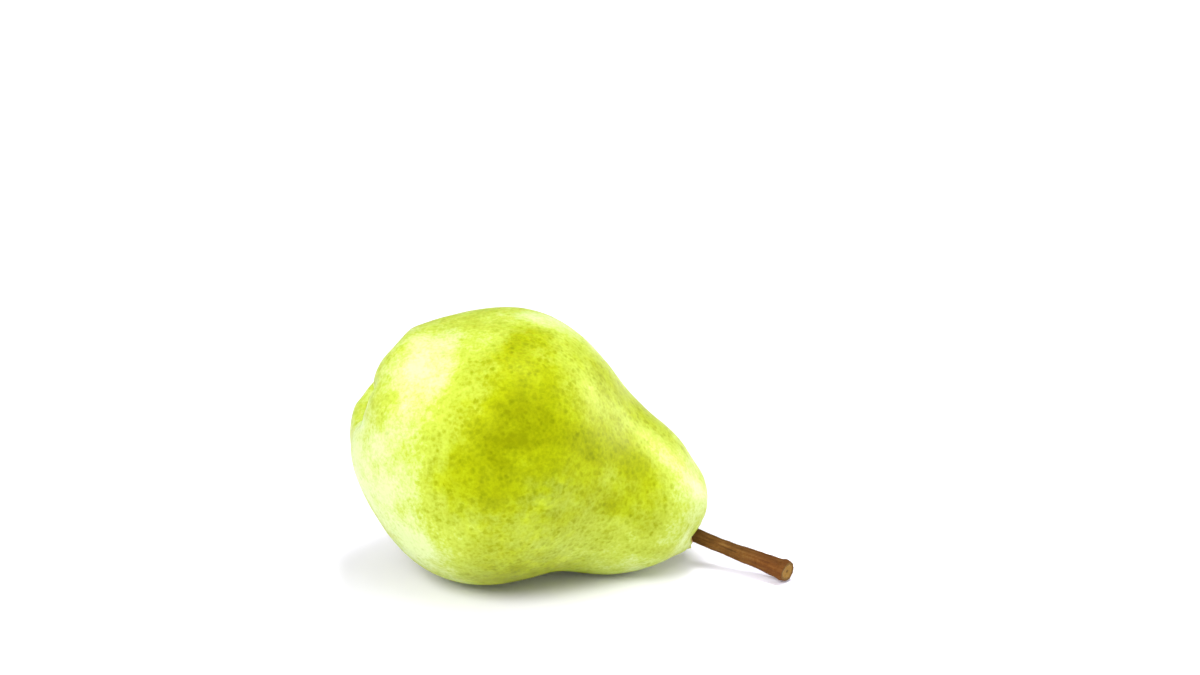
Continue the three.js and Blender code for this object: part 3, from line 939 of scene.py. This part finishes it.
studio = {
    "tableSize": 14.0,
    "tableColour": (0.9, 0.88, 1.0),
    "worldStrength": 0.17,
    # Away from the pear the table glows, so that it stays white where the lamps no longer reach.
    "glow": 0.5, "glowStart": 0.2, "glowEnd": 0.6,      # strength, and metres from the middle
    "glowColour": (1.0, 1.0, 0.9),
    # Soft boxes: name, azimuth, elevation, distance, size, power. Azimuth 0 is behind the camera.
    "softBoxes": [
        ("keyBox", -38.0, 41.0, 1.0, 0.4, 8.6),
        ("topBox", 95.0, 80.0, 0.9, 0.3, 6.2),
        ("highBox", 30.0, 55.0, 0.9, 0.4, 1.8),
        ("frontBox", 12.0, 24.0, 1.1, 0.8, 3.6),
        ("rightBox", 110.0, 11.5, 1.1, 0.5, 8.6),
        ("leftBox", -98.0, 14.0, 1.1, 0.5, 2.4),
    ],
}


def addTable():
    half = studio["tableSize"] / 2
    mesh = bpy.data.meshes.new("table")
    corners = [(-half, -half, 0), (half, -half, 0), (half, half, 0), (-half, half, 0)]
    mesh.from_pydata(corners, [], [(0, 1, 2, 3)])
    table = bpy.data.objects.new("table", mesh)
    bpy.context.scene.collection.objects.link(table)
    material, tree = newMaterial("whiteTable")
    away = addNode(tree, "ShaderNodeVectorMath", {0: objectPlace(tree)}, operation="LENGTH")
    glow = remap(tree, away.outputs["Value"], studio["glowStart"], studio["glowEnd"], 0.0, studio["glow"])
    shader = addNode(tree, "ShaderNodeBsdfPrincipled", {
        "Base Color": withAlpha(studio["tableColour"]), "Roughness": 0.9, "Specular IOR Level": 0.1,
        "Emission Color": withAlpha(studio["glowColour"]), "Emission Strength": glow,
    })
    addNode(tree, "ShaderNodeOutputMaterial", {"Surface": shader.outputs["BSDF"]})
    mesh.materials.append(material)


# A square lamp on a ball round the pear, turned to face its middle.
def addSoftBox(name, azimuth, elevation, distance, size, power):
    away = outwards(azimuth, elevation)
    data = bpy.data.lights.new(name, "AREA")
    data.shape = "SQUARE"
    data.size = size
    data.energy = power
    lamp = bpy.data.objects.new(name, data)
    lamp.location = (cadBox[0] + cadBox[1]) / 2 + away * distance
    lamp.rotation_euler = away.to_track_quat("Z", "Y").to_euler()
    bpy.context.scene.collection.objects.link(lamp)


def addWorld():
    world = bpy.data.worlds.new("studio")
    world.use_nodes = True
    background = world.node_tree.nodes["Background"]
    background.inputs["Color"].default_value = (1, 1, 1, 1)
    background.inputs["Strength"].default_value = studio["worldStrength"]
    bpy.context.scene.world = world


addTable()
addWorld()
for box in studio["softBoxes"]:
    addSoftBox(*box)
bpy.context.scene.view_settings.view_transform = "Standard"
print("studio: table and", len(studio["softBoxes"]), "soft boxes")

------------------------------------------------------------

PROBLEM REQUIREMENTS: Quote the data in full, keeping each word unchanged.

FULL OUTPUT:
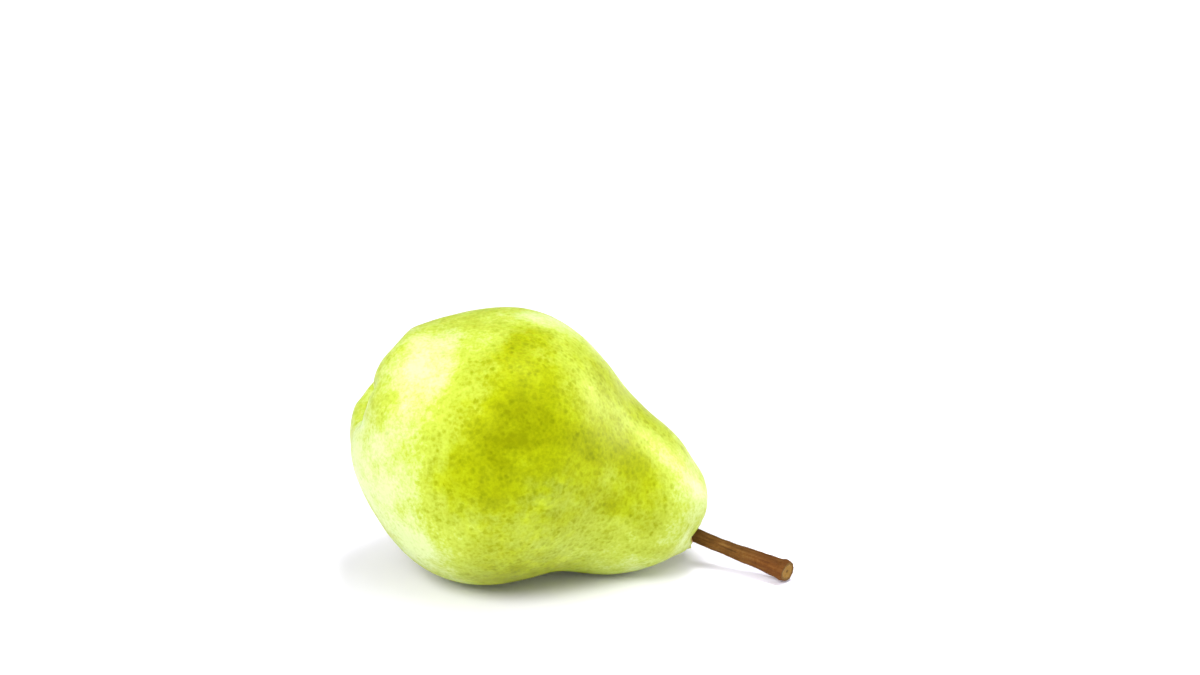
Continue the three.js and Blender code for this object: part 3, from line 939 of scene.py. This part finishes it.
studio = {
    "tableSize": 14.0,
    "tableColour": (0.9, 0.88, 1.0),
    "worldStrength": 0.17,
    # Away from the pear the table glows, so that it stays white where the lamps no longer reach.
    "glow": 0.5, "glowStart": 0.2, "glowEnd": 0.6,      # strength, and metres from the middle
    "glowColour": (1.0, 1.0, 0.9),
    # Soft boxes: name, azimuth, elevation, distance, size, power. Azimuth 0 is behind the camera.
    "softBoxes": [
        ("keyBox", -38.0, 41.0, 1.0, 0.4, 8.6),
        ("topBox", 95.0, 80.0, 0.9, 0.3, 6.2),
        ("highBox", 30.0, 55.0, 0.9, 0.4, 1.8),
        ("frontBox", 12.0, 24.0, 1.1, 0.8, 3.6),
        ("rightBox", 110.0, 11.5, 1.1, 0.5, 8.6),
        ("leftBox", -98.0, 14.0, 1.1, 0.5, 2.4),
    ],
}


def addTable():
    half = studio["tableSize"] / 2
    mesh = bpy.data.meshes.new("table")
    corners = [(-half, -half, 0), (half, -half, 0), (half, half, 0), (-half, half, 0)]
    mesh.from_pydata(corners, [], [(0, 1, 2, 3)])
    table = bpy.data.objects.new("table", mesh)
    bpy.context.scene.collection.objects.link(table)
    material, tree = newMaterial("whiteTable")
    away = addNode(tree, "ShaderNodeVectorMath", {0: objectPlace(tree)}, operation="LENGTH")
    glow = remap(tree, away.outputs["Value"], studio["glowStart"], studio["glowEnd"], 0.0, studio["glow"])
    shader = addNode(tree, "ShaderNodeBsdfPrincipled", {
        "Base Color": withAlpha(studio["tableColour"]), "Roughness": 0.9, "Specular IOR Level": 0.1,
        "Emission Color": withAlpha(studio["glowColour"]), "Emission Strength": glow,
    })
    addNode(tree, "ShaderNodeOutputMaterial", {"Surface": shader.outputs["BSDF"]})
    mesh.materials.append(material)


# A square lamp on a ball round the pear, turned to face its middle.
def addSoftBox(name, azimuth, elevation, distance, size, power):
    away = outwards(azimuth, elevation)
    data = bpy.data.lights.new(name, "AREA")
    data.shape = "SQUARE"
    data.size = size
    data.energy = power
    lamp = bpy.data.objects.new(name, data)
    lamp.location = (cadBox[0] + cadBox[1]) / 2 + away * distance
    lamp.rotation_euler = away.to_track_quat("Z", "Y").to_euler()
    bpy.context.scene.collection.objects.link(lamp)


def addWorld():
    world = bpy.data.worlds.new("studio")
    world.use_nodes = True
    background = world.node_tree.nodes["Background"]
    background.inputs["Color"].default_value = (1, 1, 1, 1)
    background.inputs["Strength"].default_value = studio["worldStrength"]
    bpy.context.scene.world = world


addTable()
addWorld()
for box in studio["softBoxes"]:
    addSoftBox(*box)
bpy.context.scene.view_settings.view_transform = "Standard"
print("studio: table and", len(studio["softBoxes"]), "soft boxes")